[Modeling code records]

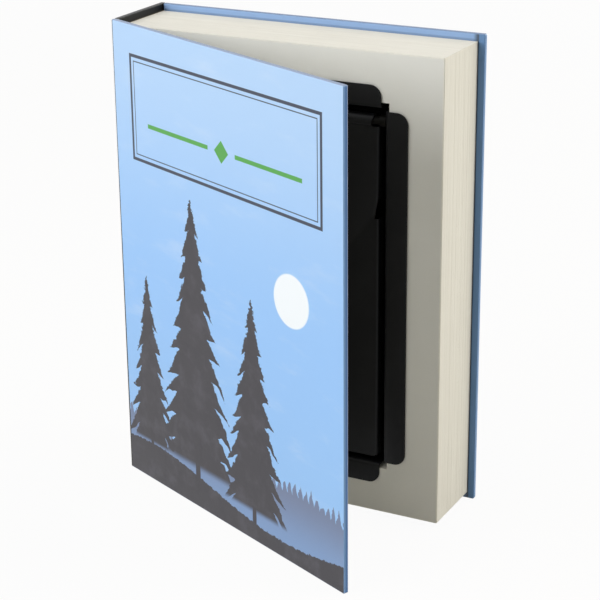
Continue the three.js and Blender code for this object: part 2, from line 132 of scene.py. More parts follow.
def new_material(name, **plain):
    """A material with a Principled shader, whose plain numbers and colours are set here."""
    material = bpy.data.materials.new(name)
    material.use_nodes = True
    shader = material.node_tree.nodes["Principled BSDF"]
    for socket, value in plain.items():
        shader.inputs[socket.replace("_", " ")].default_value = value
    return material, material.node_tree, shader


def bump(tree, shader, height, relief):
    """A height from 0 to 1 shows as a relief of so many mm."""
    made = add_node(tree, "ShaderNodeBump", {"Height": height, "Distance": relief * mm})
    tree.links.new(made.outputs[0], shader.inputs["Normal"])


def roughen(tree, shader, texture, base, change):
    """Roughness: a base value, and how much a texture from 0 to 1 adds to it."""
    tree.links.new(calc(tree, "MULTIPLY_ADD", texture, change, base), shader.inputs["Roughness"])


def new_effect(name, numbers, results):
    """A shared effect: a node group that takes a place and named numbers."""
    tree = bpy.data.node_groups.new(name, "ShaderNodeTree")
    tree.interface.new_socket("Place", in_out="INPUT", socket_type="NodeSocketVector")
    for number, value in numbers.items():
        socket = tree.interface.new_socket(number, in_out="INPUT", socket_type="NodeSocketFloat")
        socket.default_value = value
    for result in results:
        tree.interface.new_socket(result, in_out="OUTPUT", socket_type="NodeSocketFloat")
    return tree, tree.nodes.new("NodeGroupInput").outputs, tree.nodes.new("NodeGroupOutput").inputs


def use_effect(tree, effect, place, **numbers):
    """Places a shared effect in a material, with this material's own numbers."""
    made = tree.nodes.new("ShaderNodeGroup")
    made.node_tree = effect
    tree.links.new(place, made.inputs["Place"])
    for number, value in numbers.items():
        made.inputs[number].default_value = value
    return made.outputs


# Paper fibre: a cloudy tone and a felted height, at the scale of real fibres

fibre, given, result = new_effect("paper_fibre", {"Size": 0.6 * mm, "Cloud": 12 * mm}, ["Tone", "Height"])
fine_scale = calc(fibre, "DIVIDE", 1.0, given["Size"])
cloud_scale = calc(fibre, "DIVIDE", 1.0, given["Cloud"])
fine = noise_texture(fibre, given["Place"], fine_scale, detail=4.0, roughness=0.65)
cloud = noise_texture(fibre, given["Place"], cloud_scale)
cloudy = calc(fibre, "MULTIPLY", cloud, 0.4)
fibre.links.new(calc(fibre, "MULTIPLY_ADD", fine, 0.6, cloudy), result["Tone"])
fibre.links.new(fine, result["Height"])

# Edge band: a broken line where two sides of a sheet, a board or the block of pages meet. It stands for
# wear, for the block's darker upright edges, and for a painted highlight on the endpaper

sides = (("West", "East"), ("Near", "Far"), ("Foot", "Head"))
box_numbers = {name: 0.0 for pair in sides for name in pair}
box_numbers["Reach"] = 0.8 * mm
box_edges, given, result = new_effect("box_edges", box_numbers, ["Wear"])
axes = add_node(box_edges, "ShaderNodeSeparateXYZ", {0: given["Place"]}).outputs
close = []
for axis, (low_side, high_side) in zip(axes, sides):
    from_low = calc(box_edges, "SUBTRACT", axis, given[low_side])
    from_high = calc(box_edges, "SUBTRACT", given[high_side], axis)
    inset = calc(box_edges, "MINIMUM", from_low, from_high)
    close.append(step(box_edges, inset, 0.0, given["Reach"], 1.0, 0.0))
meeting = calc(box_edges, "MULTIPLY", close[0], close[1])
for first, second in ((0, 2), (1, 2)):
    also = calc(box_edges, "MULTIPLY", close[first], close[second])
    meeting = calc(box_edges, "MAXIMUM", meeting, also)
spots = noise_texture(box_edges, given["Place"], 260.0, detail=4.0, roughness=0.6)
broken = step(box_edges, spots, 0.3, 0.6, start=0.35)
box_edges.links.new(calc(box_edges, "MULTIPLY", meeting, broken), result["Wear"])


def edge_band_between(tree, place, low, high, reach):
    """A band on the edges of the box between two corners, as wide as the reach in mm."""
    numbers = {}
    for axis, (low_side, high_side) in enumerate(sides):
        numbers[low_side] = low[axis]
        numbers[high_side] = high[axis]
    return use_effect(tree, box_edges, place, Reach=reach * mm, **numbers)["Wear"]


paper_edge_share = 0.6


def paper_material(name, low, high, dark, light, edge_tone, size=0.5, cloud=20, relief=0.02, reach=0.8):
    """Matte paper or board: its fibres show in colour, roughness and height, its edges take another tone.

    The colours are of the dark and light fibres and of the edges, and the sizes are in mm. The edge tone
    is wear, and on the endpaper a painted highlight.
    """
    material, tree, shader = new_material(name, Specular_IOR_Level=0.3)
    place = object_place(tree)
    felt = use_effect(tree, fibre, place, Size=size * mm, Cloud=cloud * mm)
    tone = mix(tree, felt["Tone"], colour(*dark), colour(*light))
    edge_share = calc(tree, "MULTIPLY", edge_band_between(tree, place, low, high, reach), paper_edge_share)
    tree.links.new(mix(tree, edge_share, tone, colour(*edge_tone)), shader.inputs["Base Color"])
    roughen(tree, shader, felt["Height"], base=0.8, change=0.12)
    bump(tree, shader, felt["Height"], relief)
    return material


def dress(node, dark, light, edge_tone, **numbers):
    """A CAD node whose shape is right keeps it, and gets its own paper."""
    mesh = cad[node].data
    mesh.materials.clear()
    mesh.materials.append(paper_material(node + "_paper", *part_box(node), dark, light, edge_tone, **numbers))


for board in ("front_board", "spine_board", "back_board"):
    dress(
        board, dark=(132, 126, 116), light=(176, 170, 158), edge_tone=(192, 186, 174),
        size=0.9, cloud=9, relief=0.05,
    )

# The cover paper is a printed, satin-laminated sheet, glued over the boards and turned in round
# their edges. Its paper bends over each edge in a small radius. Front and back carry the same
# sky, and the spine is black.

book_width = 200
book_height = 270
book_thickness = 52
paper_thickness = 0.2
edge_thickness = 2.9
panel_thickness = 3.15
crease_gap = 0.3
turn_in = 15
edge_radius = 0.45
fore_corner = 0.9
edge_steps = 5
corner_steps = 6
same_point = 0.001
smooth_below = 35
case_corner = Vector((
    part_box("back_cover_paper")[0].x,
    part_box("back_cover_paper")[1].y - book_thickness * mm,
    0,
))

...

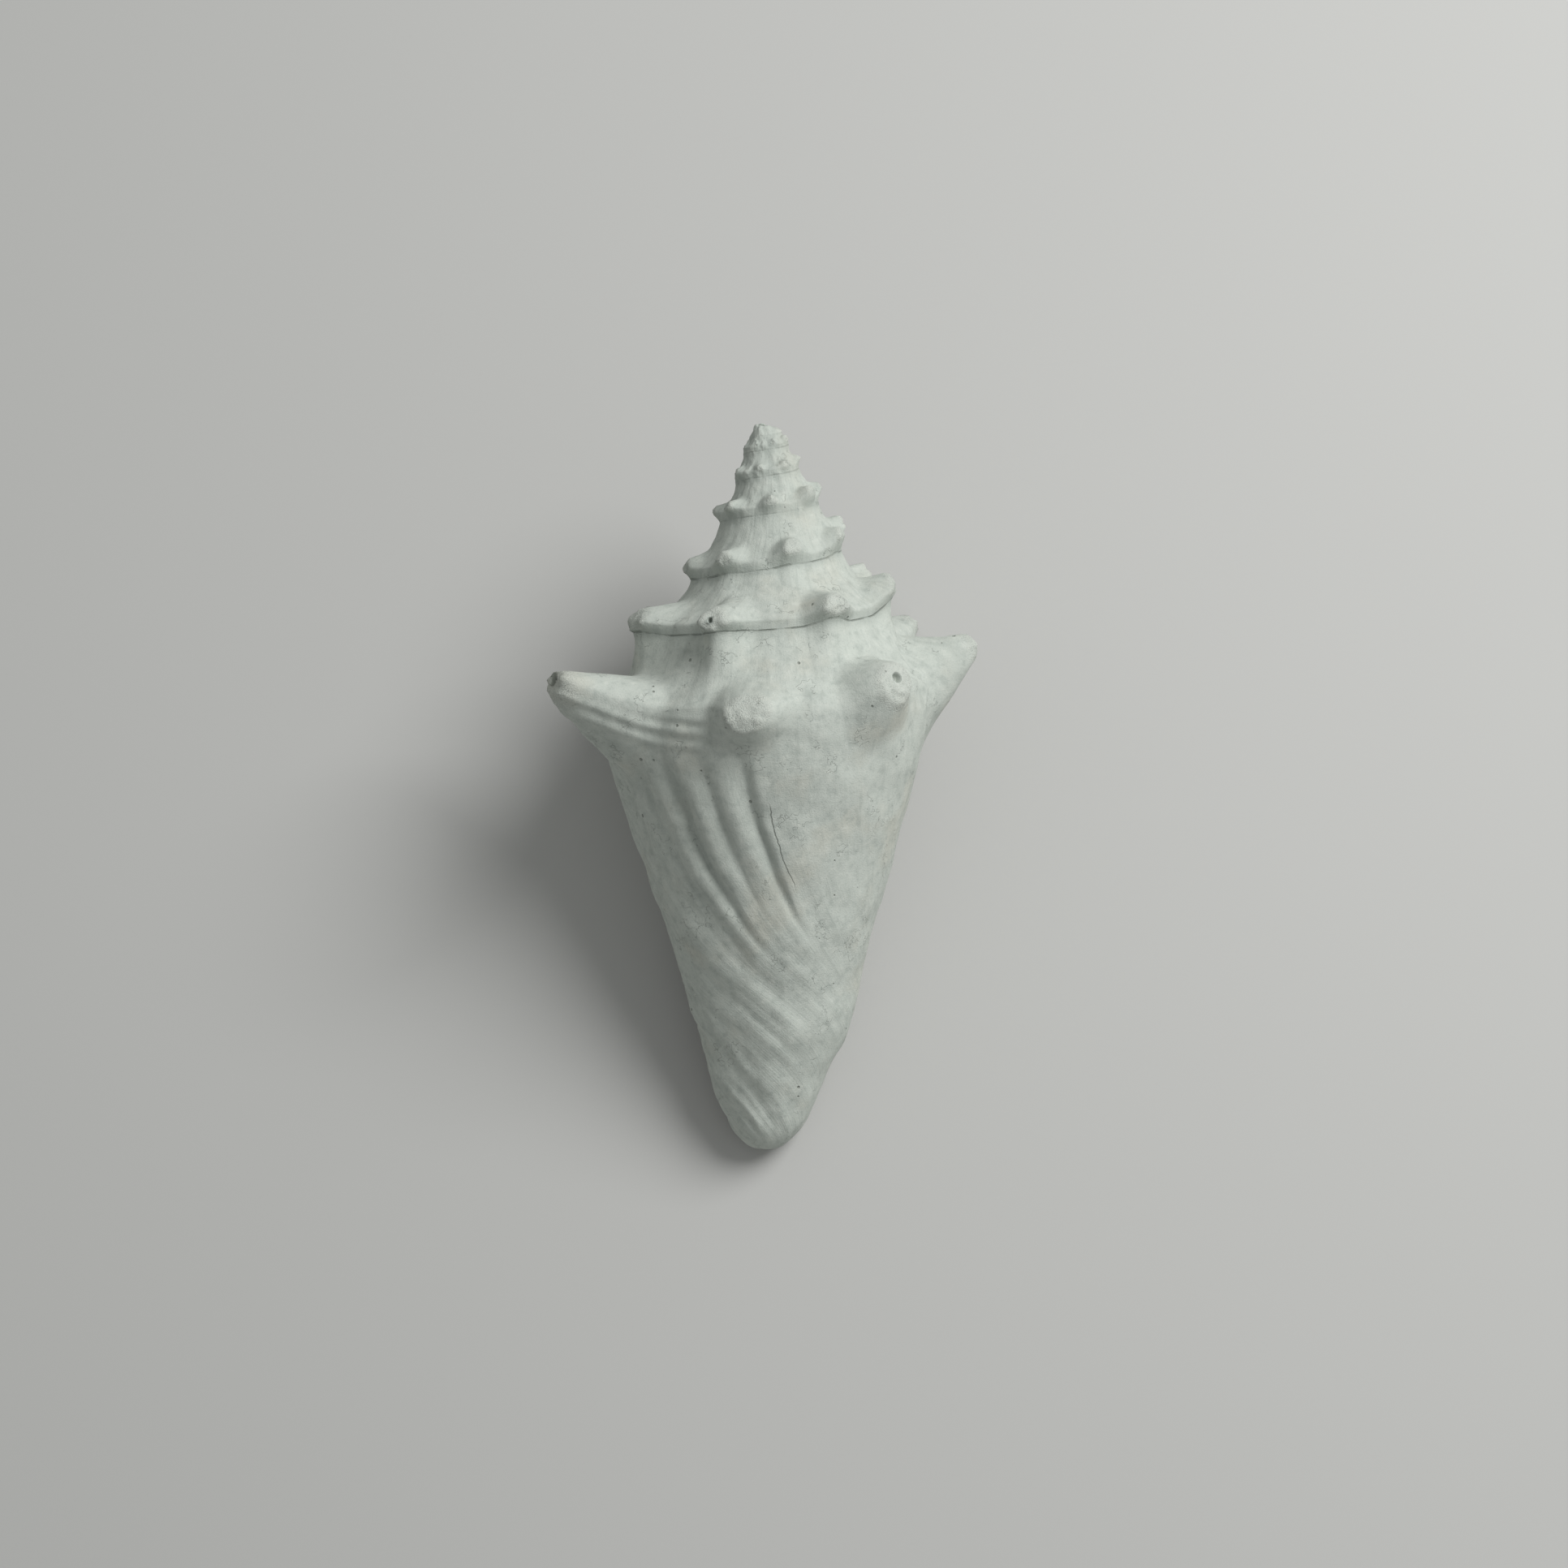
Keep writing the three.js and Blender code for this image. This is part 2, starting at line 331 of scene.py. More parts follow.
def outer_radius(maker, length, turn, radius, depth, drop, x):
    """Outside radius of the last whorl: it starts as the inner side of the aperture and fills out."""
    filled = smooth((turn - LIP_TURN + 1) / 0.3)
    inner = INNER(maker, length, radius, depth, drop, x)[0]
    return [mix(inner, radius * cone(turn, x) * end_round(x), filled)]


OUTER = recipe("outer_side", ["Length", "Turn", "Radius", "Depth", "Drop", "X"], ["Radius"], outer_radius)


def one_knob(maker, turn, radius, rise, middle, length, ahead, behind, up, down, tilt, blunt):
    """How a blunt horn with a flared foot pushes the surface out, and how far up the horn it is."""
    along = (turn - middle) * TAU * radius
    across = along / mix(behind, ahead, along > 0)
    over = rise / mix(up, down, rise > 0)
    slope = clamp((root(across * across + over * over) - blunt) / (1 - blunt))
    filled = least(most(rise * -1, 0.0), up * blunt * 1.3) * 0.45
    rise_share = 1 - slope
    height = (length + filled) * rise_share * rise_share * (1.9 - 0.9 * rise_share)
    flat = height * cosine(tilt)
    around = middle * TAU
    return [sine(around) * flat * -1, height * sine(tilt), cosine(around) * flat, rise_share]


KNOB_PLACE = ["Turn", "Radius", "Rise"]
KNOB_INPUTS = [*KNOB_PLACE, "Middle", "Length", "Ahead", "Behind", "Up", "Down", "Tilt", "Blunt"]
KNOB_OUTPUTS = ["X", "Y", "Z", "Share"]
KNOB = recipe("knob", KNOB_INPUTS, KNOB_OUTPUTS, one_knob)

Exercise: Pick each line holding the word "three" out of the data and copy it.

Answer for this exercise:
Continue the three.js and Blender code for this object: part 2, from line 132 of scene.py. More parts follow.
Keep writing the three.js and Blender code for this image. This is part 2, starting at line 331 of scene.py. More parts follow.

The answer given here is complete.